Gouthro is 83 and lives in Wrentham, Massachusetts.
“When people ask me about the Pendleton what I try to impress on them is that it really was no big deal to these guys,” he says. “Those four men went out and did their job. They didn’t like it…it’s not like they were having a good time out on that lifeboat, but it’s what they were told to do so they went out and did it.”
The production filmed at the Coast Guard station in Chatham where Daniel Cluff gave Webber the questionable assignment more than 60 years ago, which was especially poignant for the cast and crew. “There’s this great photo of Bernie and his men sitting at a table in the mess at the station that was taken that night after their return, and we filmed in that actual spot,” says Chris Pine. “It was a very profound experience.”

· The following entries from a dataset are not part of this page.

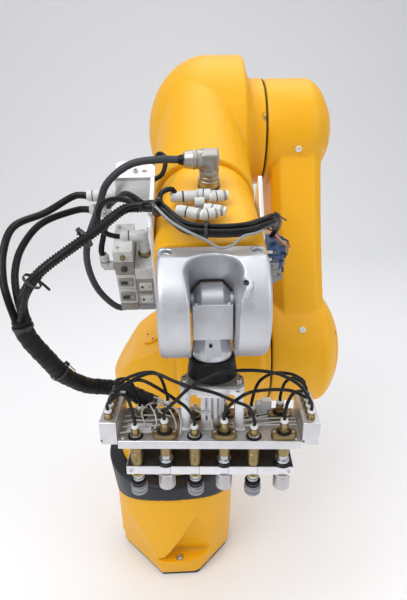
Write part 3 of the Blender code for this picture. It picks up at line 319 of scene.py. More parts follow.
def plastic_finish(name, colour, roughness, dirt=.25):
    """Moulded plastic: fine grain, handling dirt and lighter rubbed edges."""
    finish = Finish(name, colour, roughness)
    finish.tint(finish.span(finish.noise(55.0, 4.0, .65), .45, .75, 0.0, dirt), (.16, .13, .1))
    finish.tint(finish.both(finish.bends(.49, .42), finish.span(finish.noise(80.0), .3, .6)),
        (.1, .09, .08))
    finish.tint(finish.both(finish.bends(.54, .62), finish.span(finish.noise(200.0), .4, .6, 0.0,
        .5)), tuple(min(1.0, c * 1.5 + .03) for c in colour))
    finish.sheen(finish.span(finish.noise(90.0, 3.0), .4, .7), min(.95, roughness + .2))
    finish.bump(finish.noise(1500.0, 2.0), .00004, .6)
    return keep(finish)


def rubber_finish(name, colour, roughness, weave=None, scuff=(.028, .028, .027)):
    """Hose or cable jacket: dusty scuffs, and a woven or ribbed skin where it has one."""
    finish = Finish(name, colour, roughness)
    finish.shader.inputs["Specular IOR Level"].default_value = .25
    finish.tint(finish.span(finish.noise(120.0, 5.0, .7), .58, .78, 0.0, .3), scuff)
    finish.tint(finish.span(finish.noise(22.0, 3.0), .5, .8, 0.0, .35),
        tuple(c * 1.6 + .004 for c in colour))
    finish.sheen(finish.span(finish.noise(150.0, 3.0), .45, .65), min(.95, roughness + .16))
    if weave:
        finish.bump(finish.cells(weave), .0004, .9)
    finish.bump(finish.noise(900.0, 3.0), .00005, .7)
    return keep(finish)


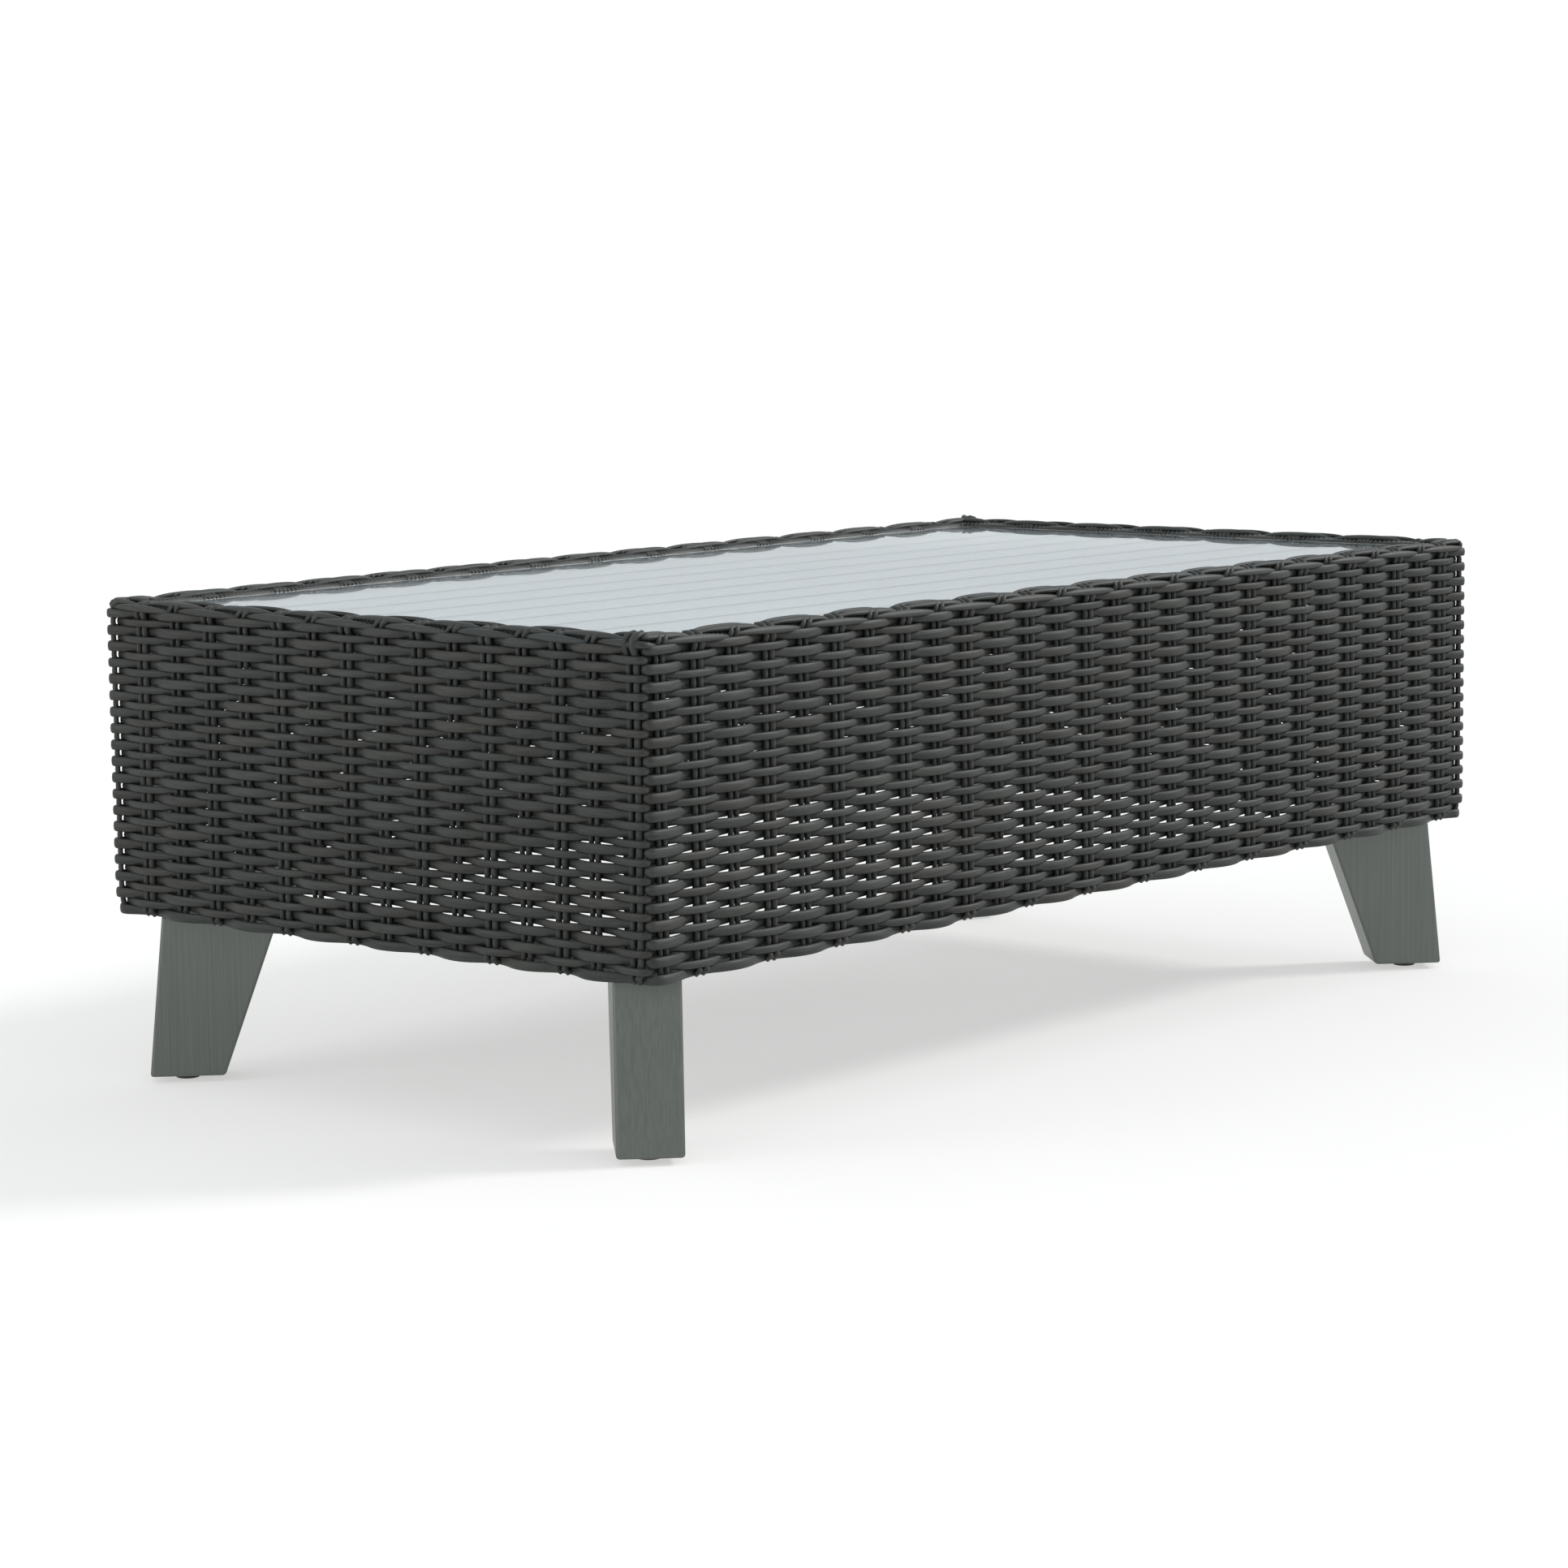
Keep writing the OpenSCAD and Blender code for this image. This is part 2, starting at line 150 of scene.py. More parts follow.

The production shot on the docks at Chatham’s Stage Harbor (which filled in for the Chatham Fish Pier as it looks nothing like it did in 1952) and at sea where the actual rescue took place.
It was also at the shipyards where a massive water tank holding 800,000 gallons of water was built. The tank, which measured 80 feet by 110 feet and was used to film scenes of the lifeboat’s voyage out to sea and the subsequent rescue of the Pendleton’s survivors, gave the production the ability to start and stop the waves, wind, rain and snow on command. “You would never be able to film in the ocean in a real squall…that would be absolutely impossible,” says Ross. “You have to be able to control the elements.”
“We wanted to create the most realistic environment possible for our actors, so we did a combination of exterior shoots at some of the actual locations and some in the water tanks on our stages too,” says Whitaker. “Approximately 70 percent of our water scenes were shot in the tanks, but the rest was in open water.”